# Supplied data start
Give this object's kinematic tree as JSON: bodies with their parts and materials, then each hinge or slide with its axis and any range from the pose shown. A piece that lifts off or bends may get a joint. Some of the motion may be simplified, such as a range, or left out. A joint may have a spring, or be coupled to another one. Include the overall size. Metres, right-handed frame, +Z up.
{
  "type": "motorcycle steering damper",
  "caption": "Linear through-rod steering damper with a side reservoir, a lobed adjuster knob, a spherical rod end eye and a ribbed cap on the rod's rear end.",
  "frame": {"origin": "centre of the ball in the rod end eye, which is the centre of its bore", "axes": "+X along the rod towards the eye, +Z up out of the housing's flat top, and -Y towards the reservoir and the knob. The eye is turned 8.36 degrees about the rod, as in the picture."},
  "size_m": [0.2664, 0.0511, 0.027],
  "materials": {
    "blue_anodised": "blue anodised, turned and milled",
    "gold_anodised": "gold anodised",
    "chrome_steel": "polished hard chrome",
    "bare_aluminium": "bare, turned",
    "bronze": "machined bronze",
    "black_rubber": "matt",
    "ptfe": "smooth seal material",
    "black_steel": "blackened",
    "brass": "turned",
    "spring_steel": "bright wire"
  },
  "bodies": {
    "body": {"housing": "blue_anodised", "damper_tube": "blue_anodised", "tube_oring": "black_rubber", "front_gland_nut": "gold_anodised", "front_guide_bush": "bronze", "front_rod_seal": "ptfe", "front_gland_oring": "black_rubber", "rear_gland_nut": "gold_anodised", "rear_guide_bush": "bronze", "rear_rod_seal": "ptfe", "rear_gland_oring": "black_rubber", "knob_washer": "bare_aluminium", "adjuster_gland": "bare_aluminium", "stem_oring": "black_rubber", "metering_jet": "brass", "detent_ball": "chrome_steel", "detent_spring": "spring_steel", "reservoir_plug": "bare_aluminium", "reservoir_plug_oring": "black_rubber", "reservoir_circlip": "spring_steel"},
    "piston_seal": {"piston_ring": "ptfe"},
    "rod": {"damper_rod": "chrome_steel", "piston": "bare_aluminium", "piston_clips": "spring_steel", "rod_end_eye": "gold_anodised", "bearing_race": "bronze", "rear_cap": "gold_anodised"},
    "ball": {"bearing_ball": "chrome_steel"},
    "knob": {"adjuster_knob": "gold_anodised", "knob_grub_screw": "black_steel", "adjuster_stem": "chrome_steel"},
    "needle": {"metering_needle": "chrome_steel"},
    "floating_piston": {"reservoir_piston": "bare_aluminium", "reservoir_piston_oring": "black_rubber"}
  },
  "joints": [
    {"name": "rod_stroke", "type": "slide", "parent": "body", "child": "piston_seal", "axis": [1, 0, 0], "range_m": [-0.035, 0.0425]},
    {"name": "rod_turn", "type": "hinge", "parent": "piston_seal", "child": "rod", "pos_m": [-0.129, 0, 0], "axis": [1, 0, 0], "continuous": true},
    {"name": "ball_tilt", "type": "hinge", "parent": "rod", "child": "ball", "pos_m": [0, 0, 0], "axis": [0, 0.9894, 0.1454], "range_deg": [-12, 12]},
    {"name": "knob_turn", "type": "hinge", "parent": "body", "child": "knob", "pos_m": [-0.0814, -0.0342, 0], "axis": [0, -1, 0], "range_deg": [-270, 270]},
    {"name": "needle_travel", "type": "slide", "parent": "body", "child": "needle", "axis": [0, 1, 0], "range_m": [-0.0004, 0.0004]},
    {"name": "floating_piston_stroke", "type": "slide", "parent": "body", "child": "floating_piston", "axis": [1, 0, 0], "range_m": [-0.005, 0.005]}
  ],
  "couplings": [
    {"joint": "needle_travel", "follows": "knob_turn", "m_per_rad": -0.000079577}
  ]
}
# Supplied data end
# Supplied data start
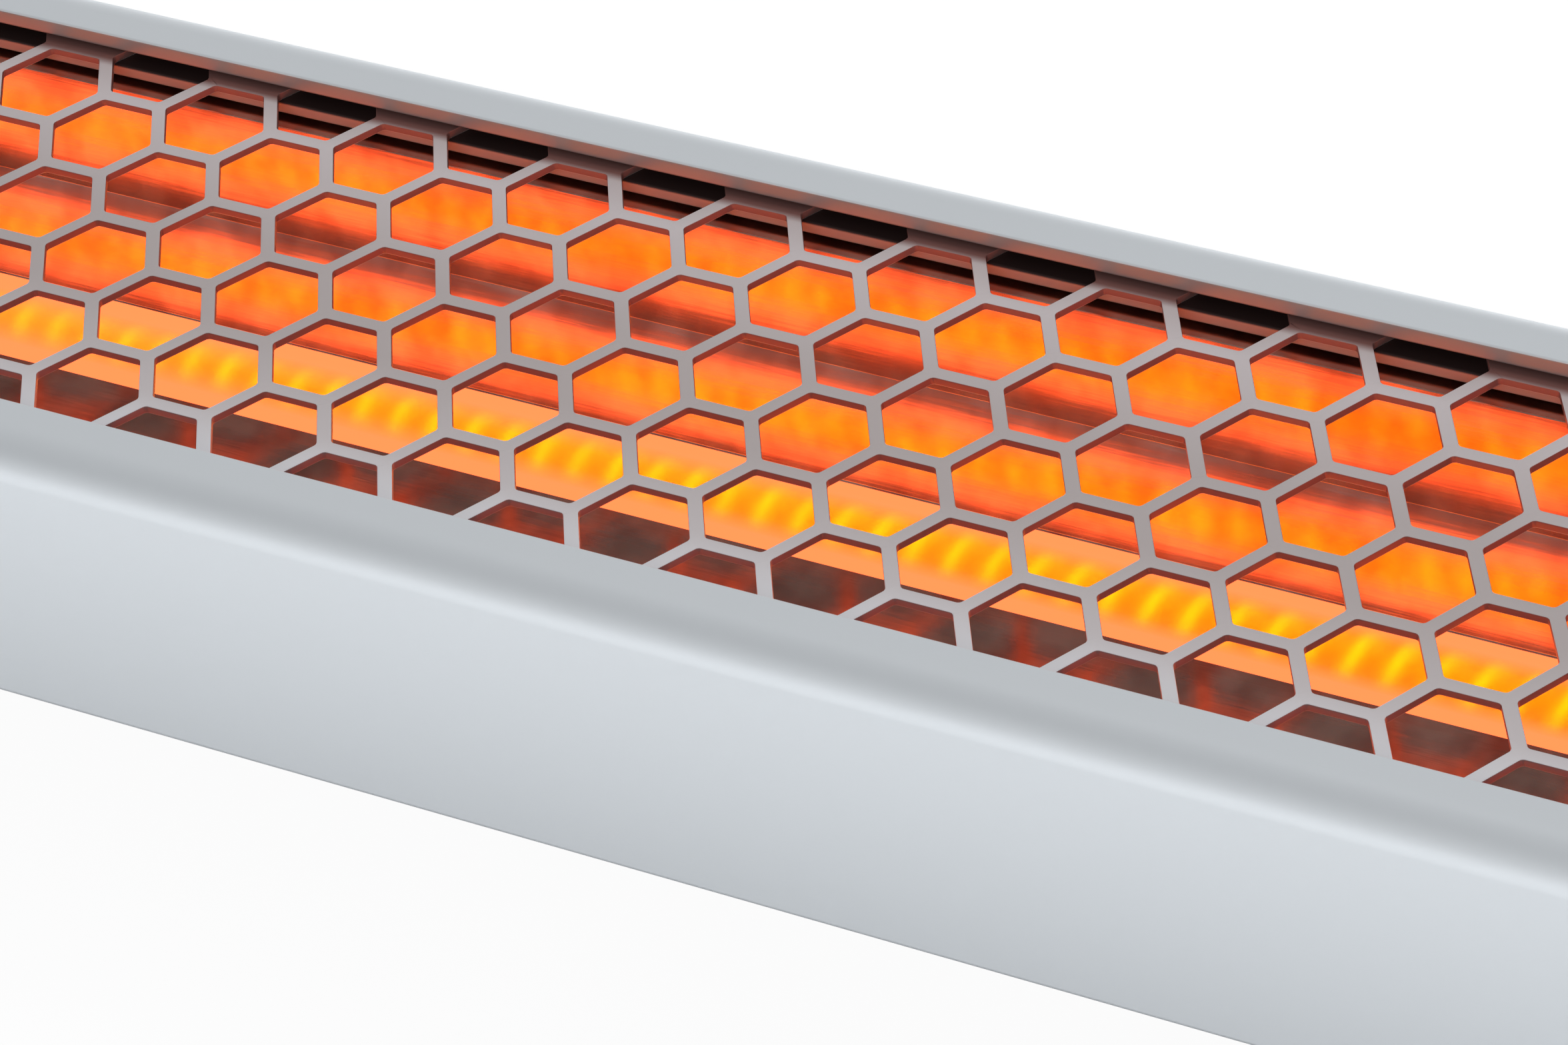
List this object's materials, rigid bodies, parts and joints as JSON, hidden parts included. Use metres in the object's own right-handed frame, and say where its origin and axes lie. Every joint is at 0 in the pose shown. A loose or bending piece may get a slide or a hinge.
# Supplied data end
# Supplied data start
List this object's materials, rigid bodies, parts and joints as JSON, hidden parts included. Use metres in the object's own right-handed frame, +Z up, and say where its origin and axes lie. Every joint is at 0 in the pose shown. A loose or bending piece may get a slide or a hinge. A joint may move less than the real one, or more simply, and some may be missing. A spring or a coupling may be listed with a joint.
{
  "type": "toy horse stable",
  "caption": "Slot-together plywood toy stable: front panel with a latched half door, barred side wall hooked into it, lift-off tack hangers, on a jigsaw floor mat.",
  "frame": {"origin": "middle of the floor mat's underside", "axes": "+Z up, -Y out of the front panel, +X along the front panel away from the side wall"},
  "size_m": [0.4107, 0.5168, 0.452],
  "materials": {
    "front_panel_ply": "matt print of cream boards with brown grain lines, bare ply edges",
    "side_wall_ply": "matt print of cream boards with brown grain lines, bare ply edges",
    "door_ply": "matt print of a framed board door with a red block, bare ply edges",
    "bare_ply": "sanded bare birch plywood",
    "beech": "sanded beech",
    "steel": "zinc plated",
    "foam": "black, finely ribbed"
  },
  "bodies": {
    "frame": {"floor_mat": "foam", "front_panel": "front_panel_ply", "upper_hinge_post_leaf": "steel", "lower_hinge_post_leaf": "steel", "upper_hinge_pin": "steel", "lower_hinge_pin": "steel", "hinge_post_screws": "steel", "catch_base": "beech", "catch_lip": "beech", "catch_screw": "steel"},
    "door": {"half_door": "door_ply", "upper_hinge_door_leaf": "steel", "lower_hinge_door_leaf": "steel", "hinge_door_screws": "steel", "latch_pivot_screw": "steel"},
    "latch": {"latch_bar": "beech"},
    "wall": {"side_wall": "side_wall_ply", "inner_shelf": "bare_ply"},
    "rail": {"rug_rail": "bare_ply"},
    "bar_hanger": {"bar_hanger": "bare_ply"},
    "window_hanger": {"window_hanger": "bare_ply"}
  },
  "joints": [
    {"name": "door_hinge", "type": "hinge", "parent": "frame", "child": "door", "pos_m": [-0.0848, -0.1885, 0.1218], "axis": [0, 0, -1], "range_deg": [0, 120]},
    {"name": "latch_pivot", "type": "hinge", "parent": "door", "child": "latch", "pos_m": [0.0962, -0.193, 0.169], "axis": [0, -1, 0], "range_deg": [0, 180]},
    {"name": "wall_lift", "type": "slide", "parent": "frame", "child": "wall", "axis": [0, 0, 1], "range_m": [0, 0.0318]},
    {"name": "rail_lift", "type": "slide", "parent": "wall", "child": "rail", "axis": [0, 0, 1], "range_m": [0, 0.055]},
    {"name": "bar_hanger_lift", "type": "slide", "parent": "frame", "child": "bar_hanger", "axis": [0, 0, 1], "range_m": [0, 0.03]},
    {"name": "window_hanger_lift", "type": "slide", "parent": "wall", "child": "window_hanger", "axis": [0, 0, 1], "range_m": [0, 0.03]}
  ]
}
# Supplied data end
Give only the number of lines in the preceding material that contain the string "joints".

4